Maintenant que nous avons scruté jusque dans leurs moindres replis tous les faits particuliers, confondu la légende de mensonges qui les a enveloppés ou altérés, il nous reste à nous élever au-dessus des détails, à embrasser d’un coup d’œil à vol d’oiseau l’ensemble de l’événement et à résumer la conduite de notre Cabinet dans cette crise redoutable.

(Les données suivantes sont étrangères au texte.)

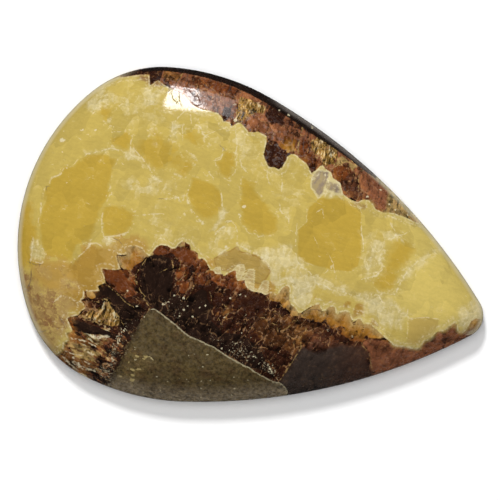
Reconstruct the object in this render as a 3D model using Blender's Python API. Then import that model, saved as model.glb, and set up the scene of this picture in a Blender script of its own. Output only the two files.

Le guet-apens avait été merveilleusement organisé. Aucun de nos agens ne l’ayant deviné, il nous réveilla en sursaut, en pleine illusion pacifique. Il y eut unanimité dans tous les partis, et aussi dans le parti impérialiste, à ne vouloir à aucun prix, dût la guerre en résulter, d’un Hohenzollern en Espagne. Une seule dissidence dans les désirs : les belliqueux souhaitaient que la candidature persistât pour que la guerre s’ensuivît, les pacifiques faisaient leurs efforts pour écarter la candidature et la guerre. Conformément à la tradition internationale constante, nous ne demandons rien au peuple qui devait élire ; nous nous adressons au chef de la famille à laquelle appartenait le candidat ; nous interpellons sans fracas et verbalement le Cabinet prussien. Bismarck s’étant confiné à Varzin afin d’être inabordable, son substitut Thile nous répond ironiquement : « Le gouvernement prussien ignore cette affaire, adressez-vous à l’Espagne. » Nous devinons le piège : on compte nous amuser jusqu’à ce que l’élection des Cortès, fixée au 20 juillet, nous ait placés en présence d’un fait accompli et mis aux mains avec l’Espagne. Nous

  1. Lesourd, à qui l’on prétend que ce mot aurait été dit, l’a nié formellement.